Member of the Maryland Senate from the Cecil County district
- In office 1951 – October 20, 1953
- Preceded by: Guy Johnson
- Succeeded by: Margaret J. Jackson

Personal details
- Born: March 7, 1909 Elkton, Maryland, U.S.
- Died: October 20, 1953 (aged 44) Elkton, Maryland, U.S.
- Resting place: Gilpin Manor Memorial Cemetery
- Party: Democratic
- Spouse: Margaret E. Jefferson ​ ​(m. 1939)​
- Children: 1
- Parent: Omar D. Crothers (father);
- Relatives: Austin Lane Crothers (great uncle)
- Education: University of Maryland University of Maryland School of Law
- Occupation: Politician; lawyer;

= Omar D. Crothers Jr. =

American politician and lawyer (1909–1953)

Omar D. Crothers Jr. (March 7, 1909 – October 20, 1953) was an American politician and lawyer from Maryland. He served as a member of the Maryland Senate, representing Cecil County from 1951 to his death in 1953.

==Early life==
Omar D. Crothers Jr. was born on March 7, 1909, in Elkton, Maryland, to Reba (née Miller) and Omar D. Crothers. His father was a lawyer and state senator of Maryland. His great uncle was Maryland governor Austin Lane Crothers.

Crothers graduated from the Tome School. Crothers graduated from the University of Maryland with a bachelor's degree. He also graduated from the University of Maryland School of Law. He was a member of the lacrosse and football teams. In 1929, The Baltimore Sun selected Crothers as an all-state football guard. He was admitted to the bar in 1933.

==Career==
Crothers practiced law in Baltimore following his graduation for a few years. He then returned to Elkton and started a law office there.
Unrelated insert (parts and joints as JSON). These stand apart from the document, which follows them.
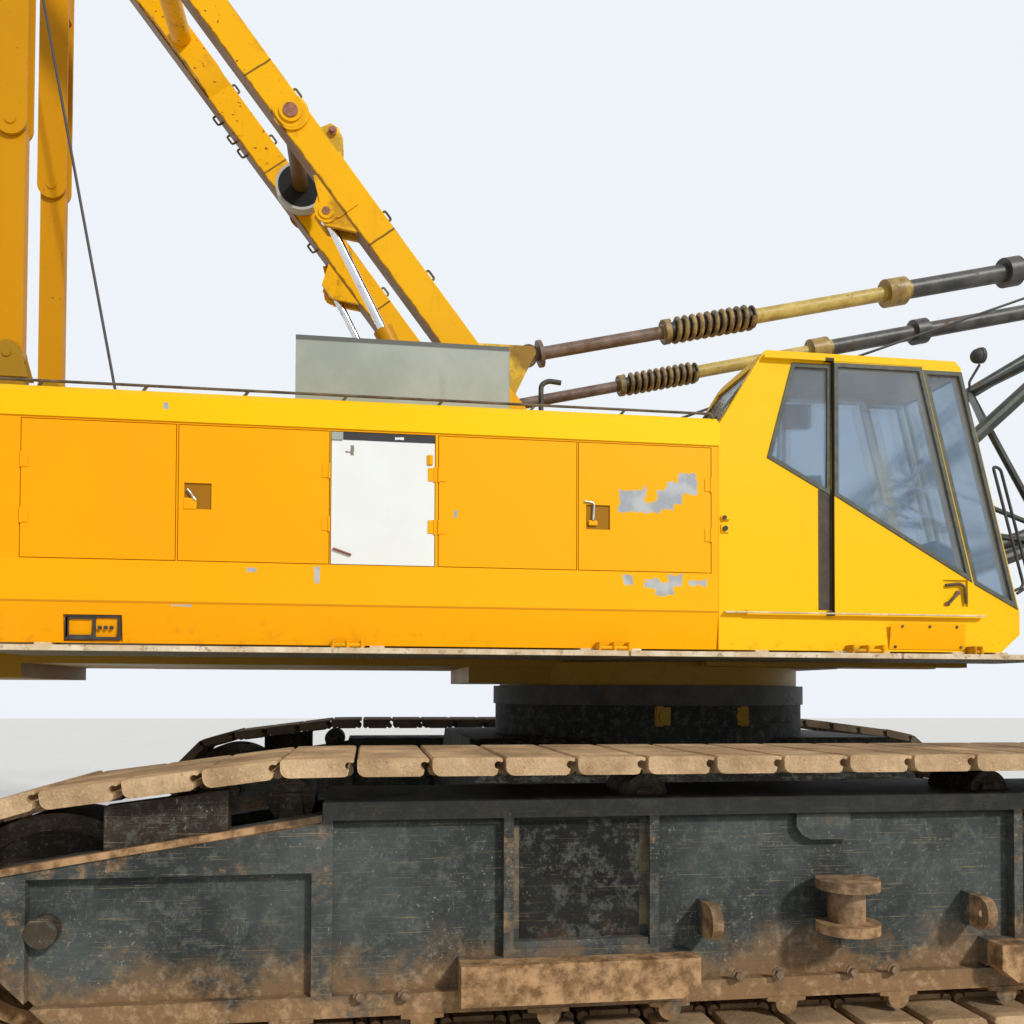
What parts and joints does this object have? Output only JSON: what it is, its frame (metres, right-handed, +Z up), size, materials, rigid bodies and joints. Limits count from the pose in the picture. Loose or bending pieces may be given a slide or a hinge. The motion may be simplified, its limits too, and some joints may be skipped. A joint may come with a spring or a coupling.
{
  "type": "crawler crane",
  "caption": "Crawler crane on two tracks, with a slewing upper, side cab with a sliding door, raised rear gantry, backstops and a lattice boom with a hook block.",
  "frame": {"origin": "on the ground under the middle of the crane's box", "axes": "+X forwards along the boom, +Y to the crane's left, +Z up"},
  "size_m": [22.1152, 8.51, 10.8739],
  "materials": {
    "body_yellow": "worn gloss paint",
    "roof_yellow": "worn gloss paint",
    "white_panel": "satin paint",
    "grey_box": "matt primer",
    "frame_black": "scratched and rusty paint",
    "shoe_dust": "dusty",
    "machined_steel": "bright",
    "rope_drum": "greasy",
    "boom_green": "weathered paint",
    "rigging_black": "greasy",
    "stop_brown": "rusty paint",
    "spring_ochre": "rusty paint",
    "cab_glass": "tinted",
    "cab_trim": "matt",
    "engine_grey": "painted"
  },
  "bodies": {
    "undercarriage": {"carbody": "frame_black", "slew_ring": "machined_steel", "side_frame_right": "frame_black", "side_frame_left": "frame_black", "track_right": "shoe_dust", "track_left": "shoe_dust", "track_rollers": "frame_black", "drive_wheels": "frame_black", "idler_wheels": "frame_black"},
    "upper": {"deck_frame": "body_yellow", "house_right": "body_yellow", "house_left": "body_yellow", "house_roofs": "roof_yellow", "walkways": "body_yellow", "counterweight": "body_yellow", "engine_block": "engine_grey", "roof_box": "grey_box", "cab_shell": "body_yellow", "cab_windows": "cab_glass", "cab_interior": "cab_trim"},
    "cab_door": {"cab_door": "body_yellow", "cab_door_glass": "cab_glass"},
    "gantry": {"gantry": "body_yellow"},
    "gantry_barrels": {"gantry_barrels": "body_yellow"},
    "gantry_rods": {"gantry_rods": "machined_steel"},
    "rear_links_upper": {"rear_links_upper": "body_yellow"},
    "rear_links_lower": {"rear_links_lower": "body_yellow"},
    "backstop_bases": {"backstop_bases": "stop_brown"},
    "backstop_springs": {"backstop_springs": "spring_ochre"},
    "backstop_tubes": {"backstop_tubes": "boom_green"},
    "hoist_drum": {"hoist_drum": "rope_drum"},
    "boom_hoist_drum": {"boom_hoist_drum": "rope_drum"},
    "boom": {"boom_butt": "boom_green", "boom_top": "boom_green", "head_sheaves": "rigging_black"},
    "pendants": {"pendants": "rigging_black"},
    "gantry_spreader": {"gantry_spreader": "body_yellow"},
    "hook_block": {"hook_block": "rigging_black"},
    "right_door_1": {"right_door_1": "body_yellow"},
    "left_door_1": {"left_door_1": "body_yellow"},
    "right_door_2": {"right_door_2": "body_yellow"},
    "left_door_2": {"left_door_2": "body_yellow"},
    "right_door_3": {"right_door_3": "white_panel"},
    "right_door_4": {"right_door_4": "body_yellow"},
    "left_door_4": {"left_door_4": "body_yellow"},
    "right_door_5": {"right_door_5": "body_yellow"},
    "left_door_5": {"left_door_5": "body_yellow"}
  },
  "joints": [
    {"name": "upper_slew", "type": "hinge", "parent": "undercarriage", "child": "upper", "pos_m": [-4.00761, 0, 0], "axis": [0, 0, 1], "continuous": true},
    {"name": "boom_luff", "type": "hinge", "parent": "upper", "child": "boom", "pos_m": [-2.80761, 0, 2.6], "axis": [0, -1, 0], "range_deg": [0, 43]},
    {"name": "pendant_swing", "type": "hinge", "parent": "boom", "child": "pendants", "pos_m": [9.93645, 0, 10.74739], "axis": [0, -1, 0], "range_deg": [-11.94, 0]},
    {"name": "spreader_swing", "type": "hinge", "parent": "gantry", "child": "gantry_spreader", "pos_m": [-9.75734, 0, 9.96951], "axis": [0, -1, 0], "range_deg": [0, 32.06]},
    {"name": "hook_hang", "type": "hinge", "parent": "boom", "child": "hook_block", "pos_m": [10.72931, 0, 9.89382], "axis": [0, -1, 0], "range_deg": [-43.5, 0]},
    {"name": "gantry_fold", "type": "hinge", "parent": "upper", "child": "gantry", "pos_m": [-4.21761, 0, 2.75], "axis": [0, -1, 0], "range_deg": [0, 36]},
    {"name": "gantry_barrel_swing", "type": "hinge", "parent": "upper", "child": "gantry_barrels", "pos_m": [-5.42761, 0, 2.81], "axis": [0, -1, 0], "range_deg": [0, 46.44]},
    {"name": "gantry_rod_slide", "type": "slide", "parent": "gantry_barrels", "child": "gantry_rods", "axis": [0.4568, 0, -0.8896], "range_m": [0, 0.4624]},
    {"name": "rear_link_upper_swing", "type": "hinge", "parent": "gantry", "child": "rear_links_upper", "pos_m": [-9.75734, 0, 9.96951], "axis": [0, -1, 0], "range_deg": [0, 81.38]},
    {"name": "rear_link_lower_swing", "type": "hinge", "parent": "upper", "child": "rear_links_lower", "pos_m": [-9.75734, 0, 4.8], "axis": [0, -1, 0], "range_deg": [0, 10.83]},
    {"name": "backstop_swing", "type": "hinge", "parent": "gantry", "child": "backstop_bases", "pos_m": [-5.32361, 0, 4.967], "axis": [0, -1, 0], "range_deg": [0, 36.88]},
    {"name": "backstop_spring_slide", "type": "slide", "parent": "backstop_bases", "child": "backstop_springs", "axis": [-0.9744, 0, -0.225], "range_m": [0, 1.105]},
    {"name": "backstop_tube_slide", "type": "slide", "parent": "backstop_springs", "child": "backstop_tubes", "axis": [-0.9744, 0, -0.225], "range_m": [0, 1.35837]},
    {"name": "cab_door_slide", "type": "slide", "parent": "upper", "child": "cab_door", "axis": [-1, 0, 0], "range_m": [0, 0.72]},
    {"name": "right_door_1_swing", "type": "hinge", "parent": "upper", "child": "right_door_1", "pos_m": [-9.15661, -2, 2.885], "axis": [0, 0, -1], "range_deg": [0, 90]},
    {"name": "left_door_1_swing", "type": "hinge", "parent": "upper", "child": "left_door_1", "pos_m": [-9.15661, 2, 2.885], "axis": [0, 0, 1], "range_deg": [0, 90]},
    {"name": "right_door_2_swing", "type": "hinge", "parent": "upper", "child": "right_door_2", "pos_m": [-7.01861, -2, 2.885], "axis": [0, 0, 1], "range_deg": [0, 90]},
    {"name": "left_door_2_swing", "type": "hinge", "parent": "upper", "child": "left_door_2", "pos_m": [-7.01861, 2, 2.885], "axis": [0, 0, -1], "range_deg": [0, 90]},
    {"name": "right_door_3_swing", "type": "hinge", "parent": "upper", "child": "right_door_3", "pos_m": [-6.23861, -2, 2.885], "axis": [0, 0, 1], "range_deg": [0, 90]},
    {"name": "right_door_4_swing", "type": "hinge", "parent": "upper", "child": "right_door_4", "pos_m": [-6.20661, -2, 2.885], "axis": [0, 0, -1], "range_deg": [0, 90]},
    {"name": "left_door_4_swing", "type": "hinge", "parent": "upper", "child": "left_door_4", "pos_m": [-6.20661, 2, 2.885], "axis": [0, 0, 1], "range_deg": [0, 90]},
    {"name": "right_door_5_swing", "type": "hinge", "parent": "upper", "child": "right_door_5", "pos_m": [-4.06861, -2, 2.885], "axis": [0, 0, 1], "range_deg": [0, 90]},
    {"name": "left_door_5_swing", "type": "hinge", "parent": "upper", "child": "left_door_5", "pos_m": [-4.06861, 2, 2.885], "axis": [0, 0, -1], "range_deg": [0, 90]},
    {"name": "hoist_drum_spin", "type": "hinge", "parent": "upper", "child": "hoist_drum", "pos_m": [-6.70761, 0, 3.22], "axis": [0, 1, 0], "continuous": true},
    {"name": "boom_hoist_drum_spin", "type": "hinge", "parent": "upper", "child": "boom_hoist_drum", "pos_m": [-8.45761, 0, 3.22], "axis": [0, 1, 0], "continuous": true}
  ],
  "couplings": [
    {"joint": "pendant_swing", "follows": "boom_luff", "ratio": -0.26613},
    {"joint": "spreader_swing", "follows": "boom_luff", "ratio": 0.73387},
    {"joint": "hook_hang", "follows": "boom_luff", "ratio": -1},
    {"joint": "backstop_swing", "follows": "boom_luff", "ratio": 0.84595},
    {"joint": "backstop_spring_slide", "follows": "boom_luff", "m_per_rad": 1.459},
    {"joint": "backstop_tube_slide", "follows": "boom_luff", "m_per_rad": 1.7967},
    {"joint": "gantry_barrel_swing", "follows": "gantry_fold", "ratio": 1.2762},
    {"joint": "gantry_rod_slide", "follows": "gantry_fold", "m_per_rad": 0.72002},
    {"joint": "rear_link_upper_swing", "follows": "gantry_fold", "ratio": 2.2467},
    {"joint": "rear_link_lower_swing", "follows": "gantry_fold", "ratio": 0.28683}
  ]
}
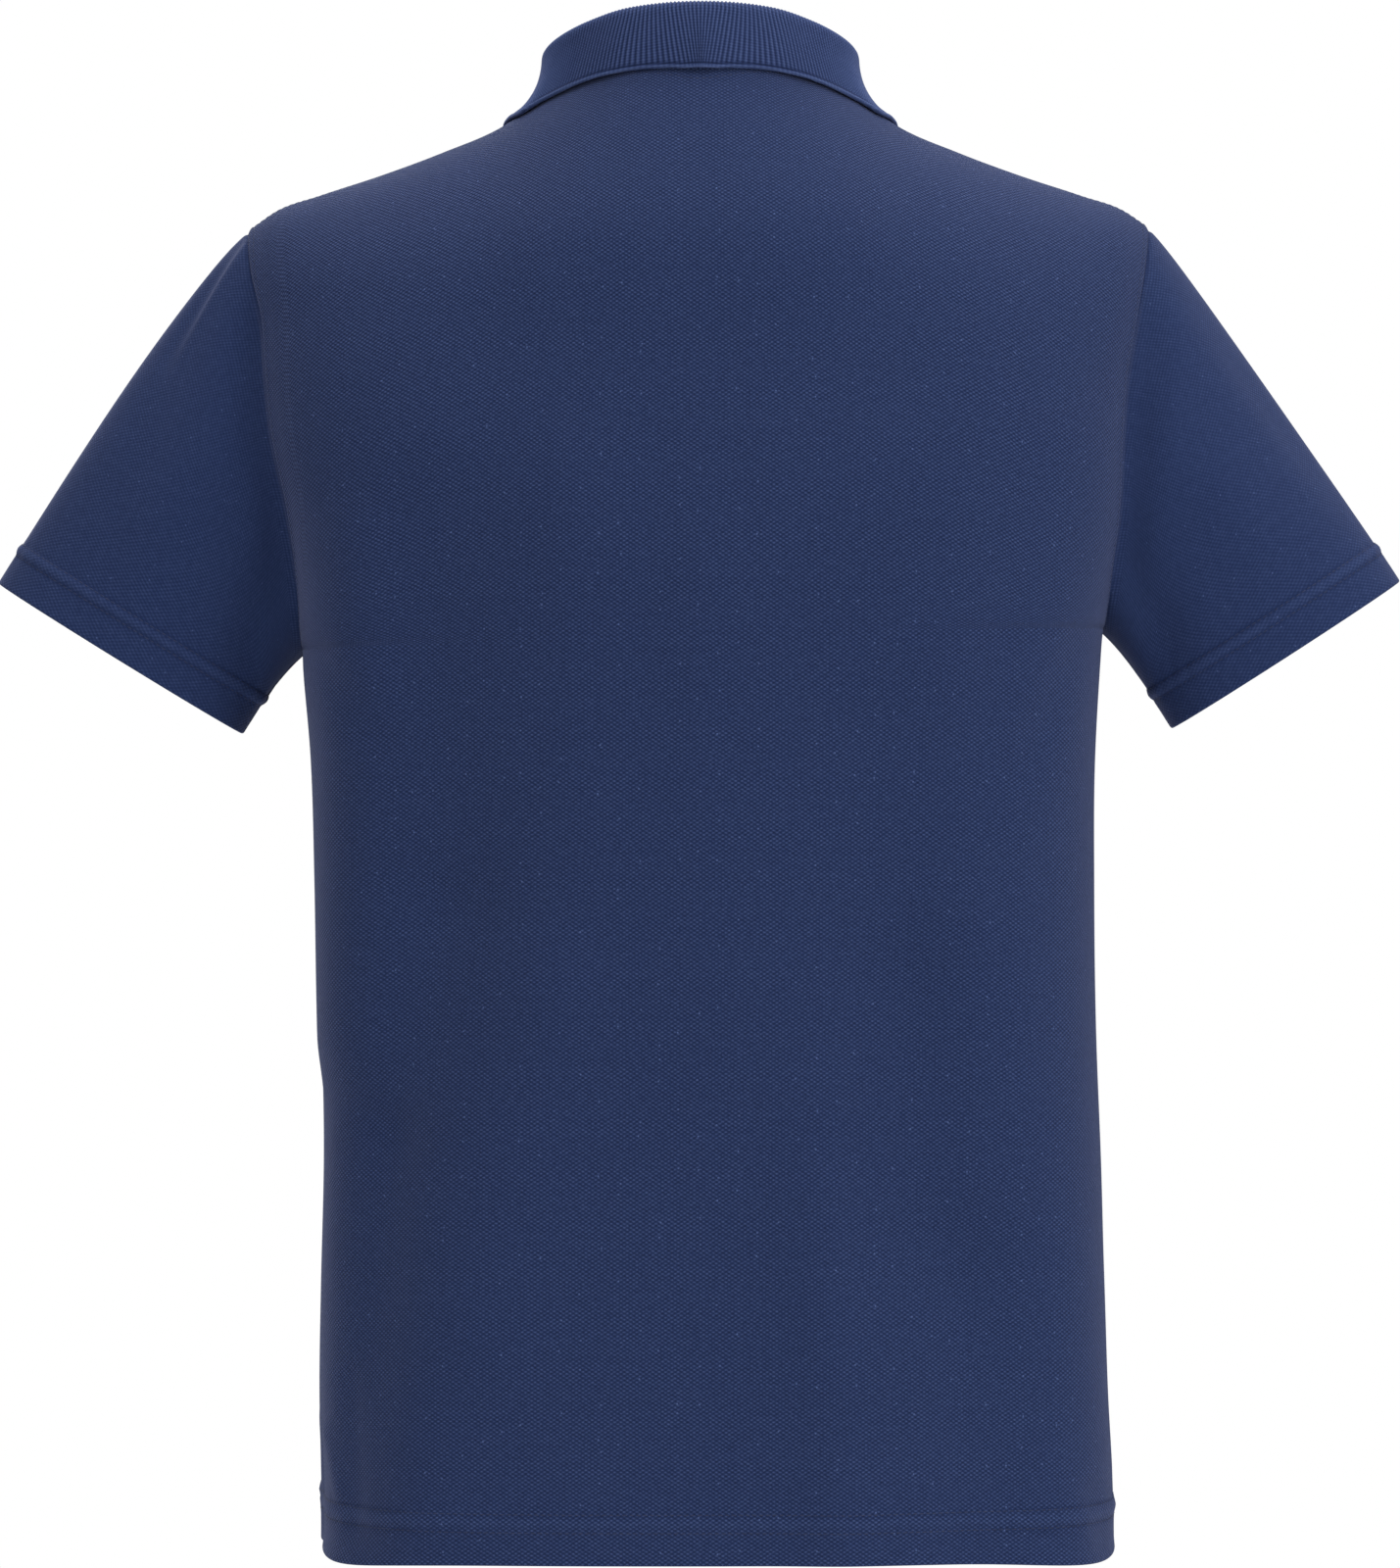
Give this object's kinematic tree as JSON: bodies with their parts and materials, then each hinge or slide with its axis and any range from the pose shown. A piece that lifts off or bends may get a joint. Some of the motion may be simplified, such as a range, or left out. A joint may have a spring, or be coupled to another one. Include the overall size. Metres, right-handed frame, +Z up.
{
  "type": "polo shirt",
  "caption": "Short-sleeved polo shirt in pique knit with a ribbed collar and a buttoned placket, filled out as worn, hollow and open at neck, cuffs and hem.",
  "frame": {"origin": "middle of the neck, level with the shoulders that carry the shirt", "axes": "+Z up toward the collar, -Y the way the wearer faces so that the back panel faces +Y, +X toward the wearer's left"},
  "size_m": [0.6618, 0.2567, 0.7229],
  "materials": {
    "pique_knit": "matt navy cotton pique knit",
    "rib_knit": "matt navy flat-knitted one by one rib",
    "button_plastic": "polished moulded polyester"
  },
  "bodies": {
    "root": {"back": "pique_knit", "front": "pique_knit", "sleeve_left": "pique_knit", "sleeve_right": "pique_knit", "placket_under": "pique_knit", "placket_top": "pique_knit", "collar": "rib_knit", "button_1": "button_plastic", "button_2": "button_plastic", "button_3": "button_plastic"}
  },
  "joints": []
}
Crothers joined the United States Marine Corps during the World War II. He served in the Pacific and left service as a major in 1946. In August 1946, Crothers was appointed by Governor Herbert O'Conor as chairman of the state board of correction. He held that post until May 1947.

Crothers was a Democrat. Crothers served as a member of the Maryland Senate from 1951 to his death in 1953. He served as chairman of the judicial proceedings committee. He also served as chairman of the committee that worked two years on the recodification of Maryland's election laws.

Crothers worked as a lacrosse coach and assistant football coach at Washington College.

==Personal life==
Crothers married Margaret E. Jackson in 1939. They had one son, Omar D. III. Crothers was personal and political friends with Curley Byrd, his college football coach. His friends would call him "Gus".

In the summer of 1953, Crothers received six weeks of treatment at Johns Hopkins Hospital for a heart condition. Crothers died on October 20, 1953, at Union Hospital in Elkton. He was buried at Gilpin Manor Memorial Cemetery.